▸ Instructions for the task
Repeat the line that contains "obj.matrix_parent_inverse = Matrix.Identity(4)", the line that contains "obj.data.transform(world)", and all lines between them, exactly and with no other lines.

▸ Provided data
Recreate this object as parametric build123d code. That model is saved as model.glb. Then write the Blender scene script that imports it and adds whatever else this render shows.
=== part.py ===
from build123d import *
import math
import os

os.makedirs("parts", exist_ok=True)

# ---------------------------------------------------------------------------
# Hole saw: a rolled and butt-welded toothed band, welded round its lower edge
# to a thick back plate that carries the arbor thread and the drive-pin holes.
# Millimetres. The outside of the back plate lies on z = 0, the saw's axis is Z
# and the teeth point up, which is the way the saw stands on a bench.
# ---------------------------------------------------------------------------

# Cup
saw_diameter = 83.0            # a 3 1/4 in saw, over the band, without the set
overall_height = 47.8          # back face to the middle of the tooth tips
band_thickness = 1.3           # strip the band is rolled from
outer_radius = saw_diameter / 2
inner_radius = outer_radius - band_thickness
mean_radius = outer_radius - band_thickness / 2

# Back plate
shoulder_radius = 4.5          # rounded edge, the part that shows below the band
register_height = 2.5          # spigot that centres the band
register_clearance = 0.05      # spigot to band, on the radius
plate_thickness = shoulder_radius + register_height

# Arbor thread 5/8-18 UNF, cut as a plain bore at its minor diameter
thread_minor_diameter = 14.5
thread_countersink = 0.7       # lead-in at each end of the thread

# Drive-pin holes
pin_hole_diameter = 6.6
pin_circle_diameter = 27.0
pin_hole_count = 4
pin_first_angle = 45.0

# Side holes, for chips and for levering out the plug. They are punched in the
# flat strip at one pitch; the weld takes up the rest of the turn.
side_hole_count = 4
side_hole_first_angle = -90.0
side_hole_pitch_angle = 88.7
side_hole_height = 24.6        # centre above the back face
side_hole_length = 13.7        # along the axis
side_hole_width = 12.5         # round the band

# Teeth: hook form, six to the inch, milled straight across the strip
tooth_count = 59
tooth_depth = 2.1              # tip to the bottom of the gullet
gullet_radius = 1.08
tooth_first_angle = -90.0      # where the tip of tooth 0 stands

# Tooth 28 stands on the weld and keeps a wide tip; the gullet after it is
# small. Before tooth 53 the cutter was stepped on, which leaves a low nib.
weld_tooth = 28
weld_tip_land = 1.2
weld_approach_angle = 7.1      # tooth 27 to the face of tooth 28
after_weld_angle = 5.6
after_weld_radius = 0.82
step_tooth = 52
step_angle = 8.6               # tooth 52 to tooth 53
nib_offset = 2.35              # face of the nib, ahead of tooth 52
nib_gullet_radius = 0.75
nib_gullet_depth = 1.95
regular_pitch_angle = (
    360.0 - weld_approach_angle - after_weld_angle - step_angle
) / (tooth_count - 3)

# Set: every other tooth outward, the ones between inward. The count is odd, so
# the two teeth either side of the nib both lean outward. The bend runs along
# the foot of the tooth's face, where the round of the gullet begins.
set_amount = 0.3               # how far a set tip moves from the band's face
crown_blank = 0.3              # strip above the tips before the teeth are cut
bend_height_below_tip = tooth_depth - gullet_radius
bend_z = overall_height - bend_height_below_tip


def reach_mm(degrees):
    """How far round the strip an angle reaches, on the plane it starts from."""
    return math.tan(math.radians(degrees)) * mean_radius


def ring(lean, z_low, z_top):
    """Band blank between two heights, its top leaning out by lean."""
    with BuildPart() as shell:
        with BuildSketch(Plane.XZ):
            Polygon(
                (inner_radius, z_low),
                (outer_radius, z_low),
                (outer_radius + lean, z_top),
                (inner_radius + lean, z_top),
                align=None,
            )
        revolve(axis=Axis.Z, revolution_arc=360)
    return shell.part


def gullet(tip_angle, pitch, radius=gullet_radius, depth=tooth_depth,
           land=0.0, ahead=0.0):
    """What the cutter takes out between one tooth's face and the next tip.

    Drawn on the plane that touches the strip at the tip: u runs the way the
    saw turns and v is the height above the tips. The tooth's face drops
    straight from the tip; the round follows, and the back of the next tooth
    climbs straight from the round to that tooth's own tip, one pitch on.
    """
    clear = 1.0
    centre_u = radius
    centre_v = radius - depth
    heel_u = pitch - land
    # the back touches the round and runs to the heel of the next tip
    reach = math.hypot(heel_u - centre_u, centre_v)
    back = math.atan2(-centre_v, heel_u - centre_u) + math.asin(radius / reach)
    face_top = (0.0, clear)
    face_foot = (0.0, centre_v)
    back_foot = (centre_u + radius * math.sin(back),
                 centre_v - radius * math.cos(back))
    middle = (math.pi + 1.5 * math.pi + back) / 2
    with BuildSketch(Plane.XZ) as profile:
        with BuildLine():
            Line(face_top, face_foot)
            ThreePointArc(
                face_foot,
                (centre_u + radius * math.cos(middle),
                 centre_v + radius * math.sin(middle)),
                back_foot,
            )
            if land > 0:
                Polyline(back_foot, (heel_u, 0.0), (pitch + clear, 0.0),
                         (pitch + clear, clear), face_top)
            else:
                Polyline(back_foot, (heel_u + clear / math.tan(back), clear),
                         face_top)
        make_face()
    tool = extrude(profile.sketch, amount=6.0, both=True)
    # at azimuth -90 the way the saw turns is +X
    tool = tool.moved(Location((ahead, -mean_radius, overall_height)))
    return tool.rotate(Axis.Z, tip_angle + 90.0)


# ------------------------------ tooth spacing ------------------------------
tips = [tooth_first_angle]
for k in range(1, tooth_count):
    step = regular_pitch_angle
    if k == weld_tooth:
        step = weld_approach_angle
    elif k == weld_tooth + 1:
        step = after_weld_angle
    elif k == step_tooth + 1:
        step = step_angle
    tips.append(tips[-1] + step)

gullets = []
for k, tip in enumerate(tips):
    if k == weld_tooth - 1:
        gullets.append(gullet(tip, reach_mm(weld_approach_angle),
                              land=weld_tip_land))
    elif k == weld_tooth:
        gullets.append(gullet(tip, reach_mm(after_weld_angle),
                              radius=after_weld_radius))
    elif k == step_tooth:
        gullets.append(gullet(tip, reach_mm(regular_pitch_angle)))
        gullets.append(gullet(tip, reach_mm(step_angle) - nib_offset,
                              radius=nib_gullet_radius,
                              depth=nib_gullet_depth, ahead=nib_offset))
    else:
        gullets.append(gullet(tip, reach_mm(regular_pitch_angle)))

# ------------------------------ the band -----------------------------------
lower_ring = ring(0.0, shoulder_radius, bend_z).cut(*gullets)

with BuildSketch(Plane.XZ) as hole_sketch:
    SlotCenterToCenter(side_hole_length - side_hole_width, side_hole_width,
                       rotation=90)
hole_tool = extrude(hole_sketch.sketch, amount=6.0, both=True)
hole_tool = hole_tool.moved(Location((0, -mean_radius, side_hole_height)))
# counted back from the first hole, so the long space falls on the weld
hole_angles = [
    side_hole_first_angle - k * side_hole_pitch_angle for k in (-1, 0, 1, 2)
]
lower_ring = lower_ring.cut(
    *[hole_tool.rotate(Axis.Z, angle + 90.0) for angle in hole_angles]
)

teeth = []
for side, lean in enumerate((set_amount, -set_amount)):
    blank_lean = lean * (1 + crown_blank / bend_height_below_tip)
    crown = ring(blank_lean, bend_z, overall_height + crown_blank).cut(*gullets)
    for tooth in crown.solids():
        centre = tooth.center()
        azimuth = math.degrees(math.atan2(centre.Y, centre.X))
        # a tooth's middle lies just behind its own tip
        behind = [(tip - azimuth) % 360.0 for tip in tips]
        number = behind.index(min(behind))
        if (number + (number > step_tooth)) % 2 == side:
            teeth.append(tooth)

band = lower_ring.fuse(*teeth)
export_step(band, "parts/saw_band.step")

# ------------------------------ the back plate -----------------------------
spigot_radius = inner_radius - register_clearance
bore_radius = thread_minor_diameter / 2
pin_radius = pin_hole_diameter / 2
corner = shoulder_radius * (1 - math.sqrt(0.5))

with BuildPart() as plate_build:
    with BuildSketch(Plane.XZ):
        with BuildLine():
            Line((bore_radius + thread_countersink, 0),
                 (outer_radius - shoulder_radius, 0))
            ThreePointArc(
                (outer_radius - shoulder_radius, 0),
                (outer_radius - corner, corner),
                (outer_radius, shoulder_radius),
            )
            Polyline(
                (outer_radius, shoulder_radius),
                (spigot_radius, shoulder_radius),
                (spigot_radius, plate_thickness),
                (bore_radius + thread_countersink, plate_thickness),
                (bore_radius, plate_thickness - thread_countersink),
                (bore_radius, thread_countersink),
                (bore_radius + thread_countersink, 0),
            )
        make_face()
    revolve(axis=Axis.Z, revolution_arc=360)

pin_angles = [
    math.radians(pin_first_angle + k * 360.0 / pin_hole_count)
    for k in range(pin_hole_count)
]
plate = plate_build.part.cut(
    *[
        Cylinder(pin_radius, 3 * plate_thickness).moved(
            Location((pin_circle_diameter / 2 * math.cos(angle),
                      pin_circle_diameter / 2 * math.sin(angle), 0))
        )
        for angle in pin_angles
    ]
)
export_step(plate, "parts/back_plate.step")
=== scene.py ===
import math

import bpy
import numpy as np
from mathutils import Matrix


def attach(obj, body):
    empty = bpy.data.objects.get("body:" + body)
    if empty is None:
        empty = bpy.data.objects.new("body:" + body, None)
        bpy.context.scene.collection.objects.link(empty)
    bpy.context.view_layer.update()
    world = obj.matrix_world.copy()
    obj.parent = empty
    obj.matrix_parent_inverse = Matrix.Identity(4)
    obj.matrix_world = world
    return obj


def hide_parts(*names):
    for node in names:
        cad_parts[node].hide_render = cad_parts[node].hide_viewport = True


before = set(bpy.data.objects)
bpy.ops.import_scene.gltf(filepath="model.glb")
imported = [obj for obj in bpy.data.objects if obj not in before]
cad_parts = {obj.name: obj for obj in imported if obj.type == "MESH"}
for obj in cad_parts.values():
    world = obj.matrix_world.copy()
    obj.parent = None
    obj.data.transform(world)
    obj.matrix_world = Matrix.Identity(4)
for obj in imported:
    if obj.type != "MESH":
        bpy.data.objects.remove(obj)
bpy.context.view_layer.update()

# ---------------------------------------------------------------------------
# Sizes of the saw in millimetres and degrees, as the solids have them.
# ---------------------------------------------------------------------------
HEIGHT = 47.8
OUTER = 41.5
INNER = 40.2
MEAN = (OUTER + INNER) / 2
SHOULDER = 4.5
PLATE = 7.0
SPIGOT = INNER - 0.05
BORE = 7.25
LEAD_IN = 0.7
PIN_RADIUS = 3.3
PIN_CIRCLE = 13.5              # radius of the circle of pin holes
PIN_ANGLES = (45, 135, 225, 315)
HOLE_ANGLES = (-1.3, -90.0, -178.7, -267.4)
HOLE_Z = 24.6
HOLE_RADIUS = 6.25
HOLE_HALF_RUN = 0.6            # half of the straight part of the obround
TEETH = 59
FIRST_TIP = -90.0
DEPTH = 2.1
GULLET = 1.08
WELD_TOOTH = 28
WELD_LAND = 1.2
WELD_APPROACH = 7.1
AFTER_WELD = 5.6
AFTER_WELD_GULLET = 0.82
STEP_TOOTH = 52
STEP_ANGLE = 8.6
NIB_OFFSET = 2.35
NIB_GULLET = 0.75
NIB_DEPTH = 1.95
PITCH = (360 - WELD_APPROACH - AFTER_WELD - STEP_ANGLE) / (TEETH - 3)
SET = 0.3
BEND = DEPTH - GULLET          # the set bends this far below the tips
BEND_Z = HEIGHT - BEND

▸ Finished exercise
    obj.matrix_parent_inverse = Matrix.Identity(4)
    obj.matrix_world = world
    return obj


def hide_parts(*names):
    for node in names:
        cad_parts[node].hide_render = cad_parts[node].hide_viewport = True


before = set(bpy.data.objects)
bpy.ops.import_scene.gltf(filepath="model.glb")
imported = [obj for obj in bpy.data.objects if obj not in before]
cad_parts = {obj.name: obj for obj in imported if obj.type == "MESH"}
for obj in cad_parts.values():
    world = obj.matrix_world.copy()
    obj.parent = None
    obj.data.transform(world)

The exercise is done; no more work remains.